Drywall anchors alone are never enough. Not even heavy-duty ones.


Studs Alone vs Header Boards

This is where most installs go wrong. People assume hitting studs is enough. Sometimes it is – but often it’s not.

Stud-Only Mounting

Pros

  • Clean look
  • No visible header
  • Works for lighter doors

Cons

  • Limited anchor points
  • Load isn’t evenly distributed
  • Not ideal for heavy doors

Header Board Mounting

Pros

  • Distributes weight evenly
  • Allows flexible track placement
  • Much safer for heavy doors

Cons

  • Visible wood piece
  • Requires proper leveling
  • Adds installation steps

For reclaimed or thick wood doors, I strongly prefer header boards. They reduce long-term stress on the wall. If you want details on proper hardware and mounting, this door hardware guide is helpful.


Door Width, Thickness, and Weight Trade-Offs

Bigger doors look great. They also weigh more.

Here’s the trade-off I explain to homeowners:

  • Wider doors feel dramatic
  • Thicker doors feel solid
  • Heavier doors need stronger walls

A 42-inch wide door often weighs 30–40 pounds more than a 36-inch version. That extra weight multiplies stress on the track.

If your wall is borderline, downsizing slightly can save money and complexity.

There’s no shame in choosing smart over oversized.


Realistic Expectations for Older Homes

Older homes deserve extra caution.

Plaster walls, uneven studs, and hidden surprises are common. I’ve opened walls that had:

  • Studs spaced irregularly
  • Old nail holes weakening wood
  • No blocking where expected

In these homes, surface mounting with a header board is often the safest route. Trying to force a hidden install can cause damage later.

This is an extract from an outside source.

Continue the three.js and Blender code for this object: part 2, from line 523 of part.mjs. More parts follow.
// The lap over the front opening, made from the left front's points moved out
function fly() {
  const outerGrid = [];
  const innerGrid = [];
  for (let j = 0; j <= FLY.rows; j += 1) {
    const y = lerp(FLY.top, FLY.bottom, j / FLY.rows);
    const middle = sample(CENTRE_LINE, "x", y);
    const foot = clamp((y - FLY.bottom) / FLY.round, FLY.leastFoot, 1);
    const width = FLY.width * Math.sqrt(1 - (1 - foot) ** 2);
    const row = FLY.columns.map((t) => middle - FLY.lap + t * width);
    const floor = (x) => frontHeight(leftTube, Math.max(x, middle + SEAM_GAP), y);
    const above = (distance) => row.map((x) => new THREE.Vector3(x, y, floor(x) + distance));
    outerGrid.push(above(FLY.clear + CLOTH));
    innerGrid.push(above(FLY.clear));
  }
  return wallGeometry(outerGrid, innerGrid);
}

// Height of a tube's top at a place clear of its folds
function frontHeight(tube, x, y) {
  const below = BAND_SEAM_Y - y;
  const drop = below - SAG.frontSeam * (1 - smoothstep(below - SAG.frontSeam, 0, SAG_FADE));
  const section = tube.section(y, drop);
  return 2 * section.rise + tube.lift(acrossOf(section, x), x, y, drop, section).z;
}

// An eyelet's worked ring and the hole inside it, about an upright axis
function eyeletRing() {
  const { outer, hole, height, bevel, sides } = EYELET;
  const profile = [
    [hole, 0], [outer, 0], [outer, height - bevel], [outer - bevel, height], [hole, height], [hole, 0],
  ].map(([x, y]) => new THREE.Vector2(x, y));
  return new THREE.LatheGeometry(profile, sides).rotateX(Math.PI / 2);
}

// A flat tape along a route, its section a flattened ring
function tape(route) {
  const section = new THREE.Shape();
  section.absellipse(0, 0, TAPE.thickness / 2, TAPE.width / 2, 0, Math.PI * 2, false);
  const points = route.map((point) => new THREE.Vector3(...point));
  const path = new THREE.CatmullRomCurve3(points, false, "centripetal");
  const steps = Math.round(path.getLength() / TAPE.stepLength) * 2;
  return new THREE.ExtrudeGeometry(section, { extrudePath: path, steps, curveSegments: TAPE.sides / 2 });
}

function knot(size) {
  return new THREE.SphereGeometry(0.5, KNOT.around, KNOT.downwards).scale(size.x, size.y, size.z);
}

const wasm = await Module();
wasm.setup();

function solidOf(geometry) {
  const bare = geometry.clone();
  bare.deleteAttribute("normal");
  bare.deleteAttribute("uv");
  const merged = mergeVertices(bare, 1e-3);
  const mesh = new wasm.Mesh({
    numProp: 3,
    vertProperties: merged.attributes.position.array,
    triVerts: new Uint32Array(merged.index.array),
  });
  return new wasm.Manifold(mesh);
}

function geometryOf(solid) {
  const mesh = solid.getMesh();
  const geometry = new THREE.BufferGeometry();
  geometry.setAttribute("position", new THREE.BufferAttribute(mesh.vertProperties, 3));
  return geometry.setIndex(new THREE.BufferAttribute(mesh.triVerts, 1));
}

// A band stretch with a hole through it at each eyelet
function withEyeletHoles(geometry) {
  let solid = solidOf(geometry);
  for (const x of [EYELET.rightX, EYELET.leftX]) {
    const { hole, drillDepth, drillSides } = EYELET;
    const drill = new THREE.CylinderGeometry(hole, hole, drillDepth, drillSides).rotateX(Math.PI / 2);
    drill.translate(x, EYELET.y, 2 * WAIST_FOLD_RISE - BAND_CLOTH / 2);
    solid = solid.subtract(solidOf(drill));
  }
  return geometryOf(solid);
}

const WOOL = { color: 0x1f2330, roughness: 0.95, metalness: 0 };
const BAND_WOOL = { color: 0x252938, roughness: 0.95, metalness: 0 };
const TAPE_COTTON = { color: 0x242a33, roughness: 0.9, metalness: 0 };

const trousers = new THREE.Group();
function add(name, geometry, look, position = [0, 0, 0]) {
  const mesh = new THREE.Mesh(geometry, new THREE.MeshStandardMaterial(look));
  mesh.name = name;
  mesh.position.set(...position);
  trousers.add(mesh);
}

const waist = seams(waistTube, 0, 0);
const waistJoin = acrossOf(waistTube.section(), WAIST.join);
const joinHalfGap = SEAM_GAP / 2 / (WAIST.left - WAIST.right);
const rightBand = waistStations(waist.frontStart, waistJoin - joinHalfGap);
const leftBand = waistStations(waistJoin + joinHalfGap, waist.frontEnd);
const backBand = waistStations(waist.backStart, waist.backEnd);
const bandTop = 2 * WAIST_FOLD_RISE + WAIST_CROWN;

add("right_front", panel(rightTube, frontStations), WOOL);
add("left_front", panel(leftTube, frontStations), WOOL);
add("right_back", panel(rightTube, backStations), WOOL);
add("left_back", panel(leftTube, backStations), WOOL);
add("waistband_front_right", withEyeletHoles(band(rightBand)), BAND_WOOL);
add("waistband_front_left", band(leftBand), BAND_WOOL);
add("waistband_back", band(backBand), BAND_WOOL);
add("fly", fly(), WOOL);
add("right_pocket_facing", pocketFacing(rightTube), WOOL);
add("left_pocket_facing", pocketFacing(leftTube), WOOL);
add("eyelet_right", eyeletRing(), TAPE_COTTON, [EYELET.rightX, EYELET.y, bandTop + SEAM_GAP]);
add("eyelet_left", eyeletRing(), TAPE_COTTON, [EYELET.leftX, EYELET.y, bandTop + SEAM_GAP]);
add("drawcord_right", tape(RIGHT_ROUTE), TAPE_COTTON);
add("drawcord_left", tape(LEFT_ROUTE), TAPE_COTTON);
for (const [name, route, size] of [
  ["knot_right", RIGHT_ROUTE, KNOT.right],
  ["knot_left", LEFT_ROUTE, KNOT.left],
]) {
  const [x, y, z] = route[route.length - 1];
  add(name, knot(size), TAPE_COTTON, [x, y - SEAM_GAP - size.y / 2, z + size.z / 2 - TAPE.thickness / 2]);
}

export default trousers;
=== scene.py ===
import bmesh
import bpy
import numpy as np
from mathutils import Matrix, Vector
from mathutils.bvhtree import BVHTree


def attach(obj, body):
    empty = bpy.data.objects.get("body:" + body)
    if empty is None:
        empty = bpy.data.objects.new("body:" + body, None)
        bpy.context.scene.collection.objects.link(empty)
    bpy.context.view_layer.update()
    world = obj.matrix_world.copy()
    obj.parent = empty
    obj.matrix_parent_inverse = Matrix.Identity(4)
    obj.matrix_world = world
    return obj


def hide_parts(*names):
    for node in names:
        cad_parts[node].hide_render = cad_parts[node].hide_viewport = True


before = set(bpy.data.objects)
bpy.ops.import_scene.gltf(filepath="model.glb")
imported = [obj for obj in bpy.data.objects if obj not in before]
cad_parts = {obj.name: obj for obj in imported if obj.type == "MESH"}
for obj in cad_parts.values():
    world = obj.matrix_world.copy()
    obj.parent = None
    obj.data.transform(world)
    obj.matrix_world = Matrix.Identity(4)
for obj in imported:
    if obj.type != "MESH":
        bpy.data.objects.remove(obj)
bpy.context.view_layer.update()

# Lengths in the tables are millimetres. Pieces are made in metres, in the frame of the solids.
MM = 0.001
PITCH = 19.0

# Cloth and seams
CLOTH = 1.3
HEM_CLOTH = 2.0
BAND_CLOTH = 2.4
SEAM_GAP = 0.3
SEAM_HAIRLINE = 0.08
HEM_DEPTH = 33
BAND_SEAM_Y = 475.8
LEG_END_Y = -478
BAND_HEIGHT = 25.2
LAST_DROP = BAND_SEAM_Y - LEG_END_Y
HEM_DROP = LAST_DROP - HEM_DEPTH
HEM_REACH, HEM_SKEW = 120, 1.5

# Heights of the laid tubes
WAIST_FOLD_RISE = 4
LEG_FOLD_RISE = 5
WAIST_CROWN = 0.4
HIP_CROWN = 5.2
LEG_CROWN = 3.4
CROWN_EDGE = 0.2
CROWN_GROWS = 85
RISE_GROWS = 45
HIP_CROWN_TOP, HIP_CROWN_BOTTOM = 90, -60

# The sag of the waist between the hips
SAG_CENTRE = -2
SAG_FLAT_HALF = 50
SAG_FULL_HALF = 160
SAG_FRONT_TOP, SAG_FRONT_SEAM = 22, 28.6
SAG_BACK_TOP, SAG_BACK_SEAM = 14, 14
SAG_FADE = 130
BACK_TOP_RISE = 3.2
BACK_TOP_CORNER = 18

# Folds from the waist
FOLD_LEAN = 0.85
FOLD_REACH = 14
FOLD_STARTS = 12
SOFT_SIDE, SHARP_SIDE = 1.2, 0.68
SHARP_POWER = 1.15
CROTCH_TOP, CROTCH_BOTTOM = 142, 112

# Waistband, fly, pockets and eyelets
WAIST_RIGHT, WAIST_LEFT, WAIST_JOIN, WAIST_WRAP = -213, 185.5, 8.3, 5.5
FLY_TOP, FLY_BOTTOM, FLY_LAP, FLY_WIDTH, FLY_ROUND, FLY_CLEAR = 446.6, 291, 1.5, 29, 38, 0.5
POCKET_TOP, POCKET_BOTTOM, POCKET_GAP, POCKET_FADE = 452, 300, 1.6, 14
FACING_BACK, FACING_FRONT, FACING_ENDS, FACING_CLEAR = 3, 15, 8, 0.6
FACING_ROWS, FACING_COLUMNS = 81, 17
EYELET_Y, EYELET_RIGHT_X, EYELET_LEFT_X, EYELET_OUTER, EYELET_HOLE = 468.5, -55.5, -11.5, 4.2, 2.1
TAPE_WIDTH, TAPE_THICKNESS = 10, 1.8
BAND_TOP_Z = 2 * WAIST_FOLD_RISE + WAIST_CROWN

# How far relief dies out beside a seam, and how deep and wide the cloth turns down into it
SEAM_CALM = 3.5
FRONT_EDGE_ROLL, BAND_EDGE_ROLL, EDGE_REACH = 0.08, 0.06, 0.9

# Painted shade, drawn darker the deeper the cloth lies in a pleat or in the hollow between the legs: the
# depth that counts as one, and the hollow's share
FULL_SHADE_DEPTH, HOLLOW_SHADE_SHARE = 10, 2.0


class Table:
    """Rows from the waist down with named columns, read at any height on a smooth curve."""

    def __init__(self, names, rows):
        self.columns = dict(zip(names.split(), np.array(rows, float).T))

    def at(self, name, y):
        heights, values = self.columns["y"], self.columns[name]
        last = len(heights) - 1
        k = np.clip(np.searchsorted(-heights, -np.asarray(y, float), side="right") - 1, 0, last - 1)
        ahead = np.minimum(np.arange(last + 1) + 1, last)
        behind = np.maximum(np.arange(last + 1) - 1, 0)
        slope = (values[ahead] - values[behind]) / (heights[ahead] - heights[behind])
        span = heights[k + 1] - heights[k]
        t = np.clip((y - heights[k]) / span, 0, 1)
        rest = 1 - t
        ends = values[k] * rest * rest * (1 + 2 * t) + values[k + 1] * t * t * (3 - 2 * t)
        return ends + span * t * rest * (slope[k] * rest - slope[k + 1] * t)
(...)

Floor Guides Matter More With Heavy Doors

Heavier doors swing more. That movement stresses the track. A proper floor guide keeps the door stable and reduces torque on the wall.

Light doors can get away with minimal guides. Heavy doors cannot. If you’re still choosing one, the floor guide page helps compare options.

When You Should Reinforce the Wall

I recommend wall reinforcement when:

  • The door weighs over 120 pounds
  • The wall has limited stud access
  • The door is wider than 40 inches
  • The home has plaster or old framing

Reinforcement can mean:

  • Adding blocking inside the wall
  • Using a full-length header
  • Upgrading to commercial-grade hardware

If you’re planning installation yourself, review this door install walkthrough first.


Frequently Asked Questions

Can drywall anchors support a barn door?

No. Drywall anchors are not designed for dynamic loads. They will fail over time.

How do I estimate door weight before buying?

Check wood species, thickness, and construction. Vendors should list weight ranges.

Is heavier always better for quality?

Not necessarily. Well-built lighter doors can perform just as well with less stress.

Can metal tracks handle heavy wood doors?

Only if rated for the load. Hardware matters as much as the wall.

Should I hire a professional for heavy doors?

If the door exceeds 150 pounds, professional installation reduces risk.


Final Thoughts: Smart Weight Choices Prevent Regret

Wood barn doors bring warmth and character. They also bring weight. Most problems I see come from underestimating that weight. Not from bad doors. Not from bad walls. From bad assumptions.

Measure carefully. Choose the right mounting method. Don’t force a light wall to hold a heavy door. If you respect the load, the door will last for years without issues.